:: What the task asks ::
Work out how many lines in the entries below include the word "slide". Give nothing but the number.
>> Start Dataset entries
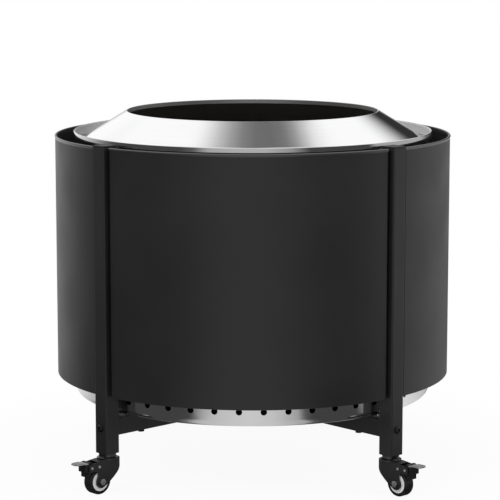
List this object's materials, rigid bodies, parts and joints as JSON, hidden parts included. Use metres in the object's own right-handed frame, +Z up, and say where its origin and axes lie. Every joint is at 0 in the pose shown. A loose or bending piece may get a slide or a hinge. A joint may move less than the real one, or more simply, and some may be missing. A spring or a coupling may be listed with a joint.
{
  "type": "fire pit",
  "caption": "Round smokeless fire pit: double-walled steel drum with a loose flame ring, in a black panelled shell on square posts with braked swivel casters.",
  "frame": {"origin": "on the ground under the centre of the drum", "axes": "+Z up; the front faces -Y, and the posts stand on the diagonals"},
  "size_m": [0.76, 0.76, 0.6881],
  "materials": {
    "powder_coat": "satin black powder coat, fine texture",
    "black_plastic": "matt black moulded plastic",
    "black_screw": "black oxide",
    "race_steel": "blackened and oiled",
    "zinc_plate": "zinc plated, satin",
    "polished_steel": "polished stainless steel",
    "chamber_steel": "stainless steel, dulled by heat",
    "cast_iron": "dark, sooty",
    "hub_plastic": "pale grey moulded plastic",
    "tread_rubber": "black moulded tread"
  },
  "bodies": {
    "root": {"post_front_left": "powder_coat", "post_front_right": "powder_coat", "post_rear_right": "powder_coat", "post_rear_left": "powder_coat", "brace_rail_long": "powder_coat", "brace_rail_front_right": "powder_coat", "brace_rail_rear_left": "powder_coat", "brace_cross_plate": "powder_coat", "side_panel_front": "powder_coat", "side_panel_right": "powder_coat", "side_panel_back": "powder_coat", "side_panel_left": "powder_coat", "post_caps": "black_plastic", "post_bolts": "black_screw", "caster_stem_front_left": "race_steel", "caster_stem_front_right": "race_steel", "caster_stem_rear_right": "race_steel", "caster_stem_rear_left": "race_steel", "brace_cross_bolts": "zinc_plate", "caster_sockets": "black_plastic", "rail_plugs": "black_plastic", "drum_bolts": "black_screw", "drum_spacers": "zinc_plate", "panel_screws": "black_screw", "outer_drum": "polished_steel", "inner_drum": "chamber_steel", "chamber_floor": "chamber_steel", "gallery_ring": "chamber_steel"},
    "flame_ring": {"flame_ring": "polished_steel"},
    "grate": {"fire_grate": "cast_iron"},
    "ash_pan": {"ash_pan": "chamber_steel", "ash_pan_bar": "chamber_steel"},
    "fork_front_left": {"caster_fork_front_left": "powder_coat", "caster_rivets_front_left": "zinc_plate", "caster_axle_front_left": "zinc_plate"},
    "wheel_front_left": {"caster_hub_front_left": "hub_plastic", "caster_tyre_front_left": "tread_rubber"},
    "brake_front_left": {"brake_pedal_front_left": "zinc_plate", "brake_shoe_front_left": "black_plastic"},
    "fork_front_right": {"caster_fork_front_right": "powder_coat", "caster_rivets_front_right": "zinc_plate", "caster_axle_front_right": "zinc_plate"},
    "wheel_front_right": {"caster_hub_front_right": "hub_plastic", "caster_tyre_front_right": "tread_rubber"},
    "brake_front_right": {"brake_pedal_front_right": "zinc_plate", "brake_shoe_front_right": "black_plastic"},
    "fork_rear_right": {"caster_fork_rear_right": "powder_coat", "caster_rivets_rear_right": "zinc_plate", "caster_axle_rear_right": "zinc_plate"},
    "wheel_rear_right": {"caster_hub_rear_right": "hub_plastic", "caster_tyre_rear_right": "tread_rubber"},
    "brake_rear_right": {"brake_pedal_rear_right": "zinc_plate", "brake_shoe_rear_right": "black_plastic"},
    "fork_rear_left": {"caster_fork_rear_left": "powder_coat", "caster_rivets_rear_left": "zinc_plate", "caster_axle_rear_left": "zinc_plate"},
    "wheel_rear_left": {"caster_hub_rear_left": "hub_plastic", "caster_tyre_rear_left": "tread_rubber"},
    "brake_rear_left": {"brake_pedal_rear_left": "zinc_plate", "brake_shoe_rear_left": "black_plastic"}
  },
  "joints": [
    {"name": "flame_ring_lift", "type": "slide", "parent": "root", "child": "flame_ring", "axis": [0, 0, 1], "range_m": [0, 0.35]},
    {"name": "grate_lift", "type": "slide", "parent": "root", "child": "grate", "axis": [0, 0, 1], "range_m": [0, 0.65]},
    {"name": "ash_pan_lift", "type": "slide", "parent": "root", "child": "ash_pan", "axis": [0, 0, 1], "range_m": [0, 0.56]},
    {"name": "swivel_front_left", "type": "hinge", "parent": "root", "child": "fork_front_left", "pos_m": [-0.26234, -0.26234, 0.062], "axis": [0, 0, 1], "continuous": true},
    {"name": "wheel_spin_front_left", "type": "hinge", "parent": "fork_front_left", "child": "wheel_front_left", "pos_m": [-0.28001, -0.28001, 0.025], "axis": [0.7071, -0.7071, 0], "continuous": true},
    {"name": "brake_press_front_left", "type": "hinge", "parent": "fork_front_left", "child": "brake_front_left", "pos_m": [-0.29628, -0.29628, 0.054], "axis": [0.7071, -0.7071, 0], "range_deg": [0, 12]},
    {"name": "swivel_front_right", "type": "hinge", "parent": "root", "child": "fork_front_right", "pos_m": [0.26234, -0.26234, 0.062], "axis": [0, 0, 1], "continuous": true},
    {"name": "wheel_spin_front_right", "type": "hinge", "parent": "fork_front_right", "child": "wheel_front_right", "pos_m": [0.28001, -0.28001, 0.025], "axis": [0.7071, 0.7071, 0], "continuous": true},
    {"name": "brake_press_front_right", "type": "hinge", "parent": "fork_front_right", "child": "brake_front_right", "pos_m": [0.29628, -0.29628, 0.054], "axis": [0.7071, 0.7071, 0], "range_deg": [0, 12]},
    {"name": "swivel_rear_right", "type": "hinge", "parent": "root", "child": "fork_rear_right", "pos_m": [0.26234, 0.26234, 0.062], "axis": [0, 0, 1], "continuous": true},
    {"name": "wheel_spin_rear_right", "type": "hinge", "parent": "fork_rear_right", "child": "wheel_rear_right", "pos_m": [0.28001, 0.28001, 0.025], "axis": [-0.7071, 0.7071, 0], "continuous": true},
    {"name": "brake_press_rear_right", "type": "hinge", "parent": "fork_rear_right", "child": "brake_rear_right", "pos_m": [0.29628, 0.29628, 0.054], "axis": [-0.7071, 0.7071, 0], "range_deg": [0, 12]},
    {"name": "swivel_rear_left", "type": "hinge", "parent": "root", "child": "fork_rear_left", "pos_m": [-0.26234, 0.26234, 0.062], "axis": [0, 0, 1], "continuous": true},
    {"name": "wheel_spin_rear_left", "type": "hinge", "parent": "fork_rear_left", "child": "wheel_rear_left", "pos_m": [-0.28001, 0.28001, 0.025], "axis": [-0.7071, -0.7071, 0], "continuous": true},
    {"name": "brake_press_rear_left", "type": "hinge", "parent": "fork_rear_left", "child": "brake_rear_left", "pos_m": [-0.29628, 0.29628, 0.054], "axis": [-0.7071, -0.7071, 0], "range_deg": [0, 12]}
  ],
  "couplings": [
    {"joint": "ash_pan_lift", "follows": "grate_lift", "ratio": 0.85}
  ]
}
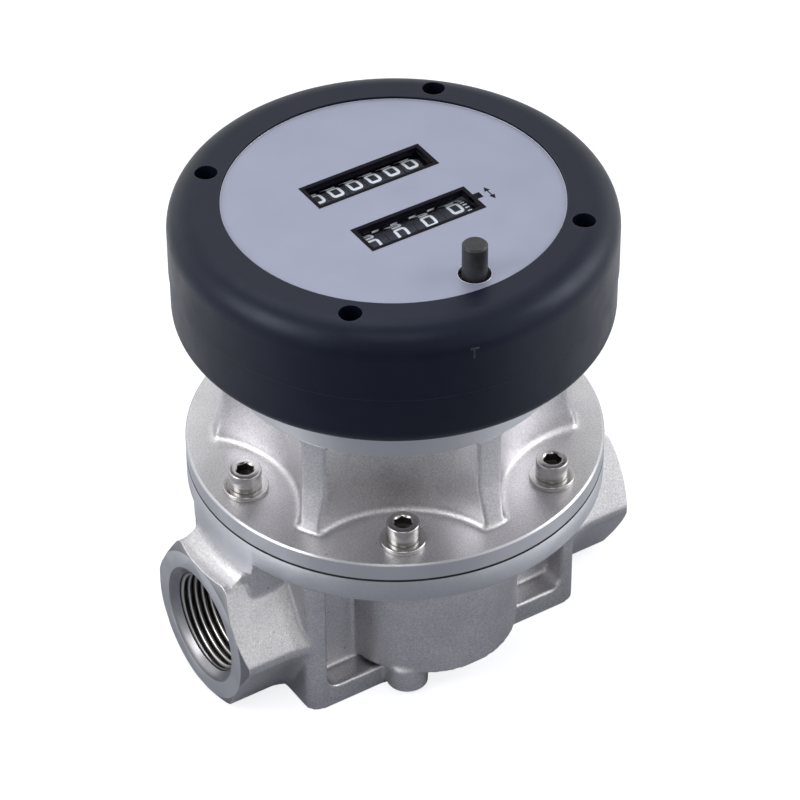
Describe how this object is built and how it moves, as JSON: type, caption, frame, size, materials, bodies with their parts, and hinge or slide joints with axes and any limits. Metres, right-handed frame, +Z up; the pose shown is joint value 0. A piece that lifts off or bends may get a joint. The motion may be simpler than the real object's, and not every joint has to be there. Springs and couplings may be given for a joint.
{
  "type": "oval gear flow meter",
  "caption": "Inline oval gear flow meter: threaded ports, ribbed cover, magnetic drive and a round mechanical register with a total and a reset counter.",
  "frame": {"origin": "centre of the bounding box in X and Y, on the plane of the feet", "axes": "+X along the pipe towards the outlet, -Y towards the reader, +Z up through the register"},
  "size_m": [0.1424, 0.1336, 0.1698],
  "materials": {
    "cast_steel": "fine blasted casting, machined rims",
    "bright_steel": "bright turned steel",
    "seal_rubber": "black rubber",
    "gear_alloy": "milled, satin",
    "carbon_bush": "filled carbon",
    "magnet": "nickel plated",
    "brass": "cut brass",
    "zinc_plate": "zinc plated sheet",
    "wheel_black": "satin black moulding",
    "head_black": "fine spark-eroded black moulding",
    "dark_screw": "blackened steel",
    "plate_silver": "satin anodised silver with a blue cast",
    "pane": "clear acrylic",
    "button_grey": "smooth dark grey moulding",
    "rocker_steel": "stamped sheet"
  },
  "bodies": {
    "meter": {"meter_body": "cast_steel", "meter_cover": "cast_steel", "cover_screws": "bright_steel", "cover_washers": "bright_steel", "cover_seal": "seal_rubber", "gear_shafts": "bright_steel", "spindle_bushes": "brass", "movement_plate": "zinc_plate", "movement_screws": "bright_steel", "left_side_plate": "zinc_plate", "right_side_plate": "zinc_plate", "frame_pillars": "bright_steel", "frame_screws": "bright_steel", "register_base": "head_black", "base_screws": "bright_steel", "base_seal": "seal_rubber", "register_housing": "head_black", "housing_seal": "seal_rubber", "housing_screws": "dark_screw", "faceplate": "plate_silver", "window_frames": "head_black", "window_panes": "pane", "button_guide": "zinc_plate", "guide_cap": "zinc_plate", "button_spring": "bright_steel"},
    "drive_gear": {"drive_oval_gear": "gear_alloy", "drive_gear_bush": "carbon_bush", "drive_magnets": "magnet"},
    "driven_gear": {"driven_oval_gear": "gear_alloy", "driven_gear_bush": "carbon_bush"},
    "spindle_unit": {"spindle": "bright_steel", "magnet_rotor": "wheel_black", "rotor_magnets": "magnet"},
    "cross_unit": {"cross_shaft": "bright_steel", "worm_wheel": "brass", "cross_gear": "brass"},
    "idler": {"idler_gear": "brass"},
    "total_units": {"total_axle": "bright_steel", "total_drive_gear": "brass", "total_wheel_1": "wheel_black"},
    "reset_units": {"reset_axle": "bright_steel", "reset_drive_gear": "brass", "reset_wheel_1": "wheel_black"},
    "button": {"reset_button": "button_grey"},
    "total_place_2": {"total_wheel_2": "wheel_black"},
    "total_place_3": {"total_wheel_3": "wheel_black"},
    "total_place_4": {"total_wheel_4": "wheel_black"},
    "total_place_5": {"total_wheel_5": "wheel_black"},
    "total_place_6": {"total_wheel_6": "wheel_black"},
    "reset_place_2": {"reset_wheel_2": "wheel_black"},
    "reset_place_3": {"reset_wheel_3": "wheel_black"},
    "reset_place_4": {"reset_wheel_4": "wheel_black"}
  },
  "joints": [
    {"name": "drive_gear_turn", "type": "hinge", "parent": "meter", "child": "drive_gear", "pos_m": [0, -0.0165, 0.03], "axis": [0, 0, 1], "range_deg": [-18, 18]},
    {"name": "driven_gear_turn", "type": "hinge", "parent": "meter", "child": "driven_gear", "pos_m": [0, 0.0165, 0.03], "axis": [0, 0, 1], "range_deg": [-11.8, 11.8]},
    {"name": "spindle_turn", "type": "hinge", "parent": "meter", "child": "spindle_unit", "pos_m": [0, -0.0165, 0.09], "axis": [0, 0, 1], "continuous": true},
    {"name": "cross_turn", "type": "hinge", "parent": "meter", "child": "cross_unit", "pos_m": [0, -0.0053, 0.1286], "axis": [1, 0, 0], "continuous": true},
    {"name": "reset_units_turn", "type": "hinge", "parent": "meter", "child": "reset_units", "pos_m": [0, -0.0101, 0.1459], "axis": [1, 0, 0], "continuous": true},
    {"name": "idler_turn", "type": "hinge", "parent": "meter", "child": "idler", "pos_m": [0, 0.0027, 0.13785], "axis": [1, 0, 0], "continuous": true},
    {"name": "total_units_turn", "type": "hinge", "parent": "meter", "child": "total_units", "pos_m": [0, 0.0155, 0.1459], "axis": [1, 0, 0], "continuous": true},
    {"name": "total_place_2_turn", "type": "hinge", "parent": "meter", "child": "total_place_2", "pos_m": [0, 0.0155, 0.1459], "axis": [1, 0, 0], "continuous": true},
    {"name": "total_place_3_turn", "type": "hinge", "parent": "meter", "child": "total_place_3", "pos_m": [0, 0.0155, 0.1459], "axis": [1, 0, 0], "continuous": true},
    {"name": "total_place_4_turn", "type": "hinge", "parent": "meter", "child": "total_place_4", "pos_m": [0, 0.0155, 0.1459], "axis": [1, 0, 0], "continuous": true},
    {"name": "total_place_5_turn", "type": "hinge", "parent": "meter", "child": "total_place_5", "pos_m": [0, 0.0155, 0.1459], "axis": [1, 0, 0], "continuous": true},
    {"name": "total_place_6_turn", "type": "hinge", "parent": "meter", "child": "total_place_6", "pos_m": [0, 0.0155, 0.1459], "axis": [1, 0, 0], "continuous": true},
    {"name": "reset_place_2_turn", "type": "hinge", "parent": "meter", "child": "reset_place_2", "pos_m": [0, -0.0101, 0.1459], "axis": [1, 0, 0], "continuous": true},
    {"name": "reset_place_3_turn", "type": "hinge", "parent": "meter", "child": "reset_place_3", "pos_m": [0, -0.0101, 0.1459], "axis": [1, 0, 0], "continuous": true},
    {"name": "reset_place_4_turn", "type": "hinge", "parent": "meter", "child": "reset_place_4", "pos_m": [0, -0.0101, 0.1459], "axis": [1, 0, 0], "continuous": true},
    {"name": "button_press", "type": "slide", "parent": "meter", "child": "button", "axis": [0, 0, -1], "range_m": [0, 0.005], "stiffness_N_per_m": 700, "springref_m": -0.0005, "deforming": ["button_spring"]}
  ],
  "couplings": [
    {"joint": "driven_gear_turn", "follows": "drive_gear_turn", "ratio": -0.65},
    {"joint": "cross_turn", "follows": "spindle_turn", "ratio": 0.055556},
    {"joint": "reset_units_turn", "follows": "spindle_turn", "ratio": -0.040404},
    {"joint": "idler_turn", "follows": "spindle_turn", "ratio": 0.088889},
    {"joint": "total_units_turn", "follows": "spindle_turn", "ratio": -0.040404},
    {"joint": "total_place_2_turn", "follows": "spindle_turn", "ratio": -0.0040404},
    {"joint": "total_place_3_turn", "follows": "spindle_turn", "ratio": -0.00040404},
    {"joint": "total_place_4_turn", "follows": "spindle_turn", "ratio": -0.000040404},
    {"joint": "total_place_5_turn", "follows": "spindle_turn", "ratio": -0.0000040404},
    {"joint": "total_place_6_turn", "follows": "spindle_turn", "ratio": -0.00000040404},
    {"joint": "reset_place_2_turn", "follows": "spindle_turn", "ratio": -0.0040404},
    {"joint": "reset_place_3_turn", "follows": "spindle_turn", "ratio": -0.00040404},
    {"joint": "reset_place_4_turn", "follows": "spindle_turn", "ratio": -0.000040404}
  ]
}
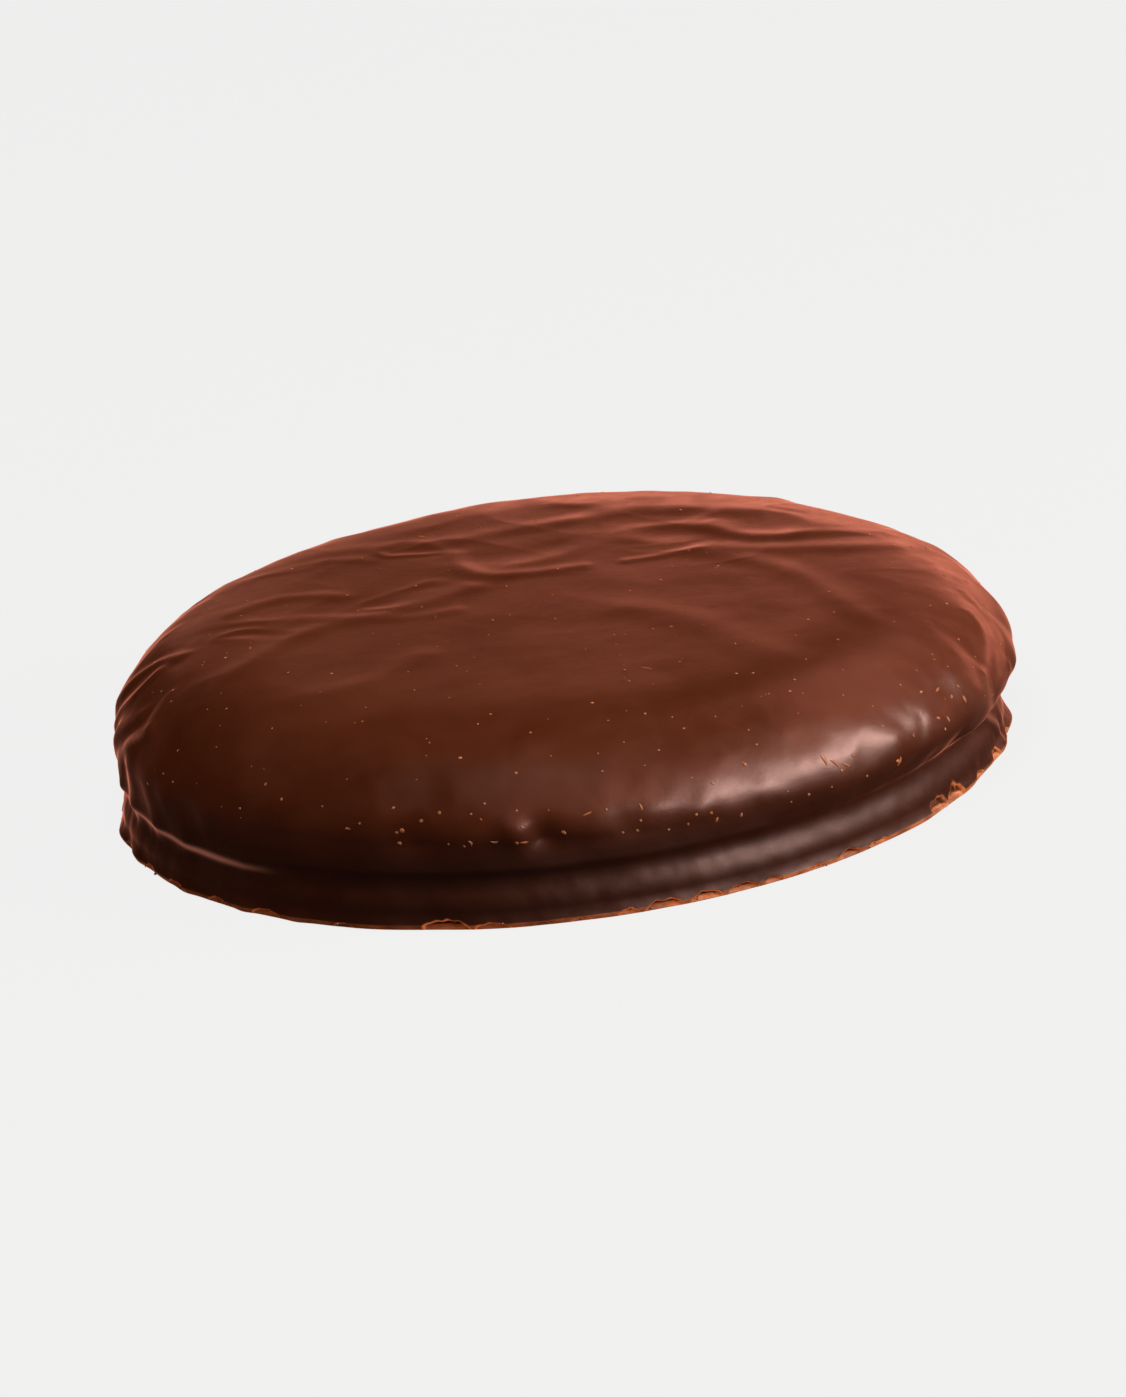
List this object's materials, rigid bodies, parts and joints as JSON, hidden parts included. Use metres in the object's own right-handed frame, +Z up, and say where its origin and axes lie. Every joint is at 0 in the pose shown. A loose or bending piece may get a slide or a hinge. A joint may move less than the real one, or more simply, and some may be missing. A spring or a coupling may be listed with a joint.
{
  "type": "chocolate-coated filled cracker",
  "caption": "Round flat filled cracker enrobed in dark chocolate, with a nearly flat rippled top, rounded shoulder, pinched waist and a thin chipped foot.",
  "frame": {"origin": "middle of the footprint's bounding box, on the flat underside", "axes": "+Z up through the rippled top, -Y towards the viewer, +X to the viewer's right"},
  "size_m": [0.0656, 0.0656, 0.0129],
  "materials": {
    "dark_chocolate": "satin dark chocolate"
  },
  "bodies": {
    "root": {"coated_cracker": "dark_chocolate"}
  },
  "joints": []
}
>> End Dataset entries
:: Correct output ::
7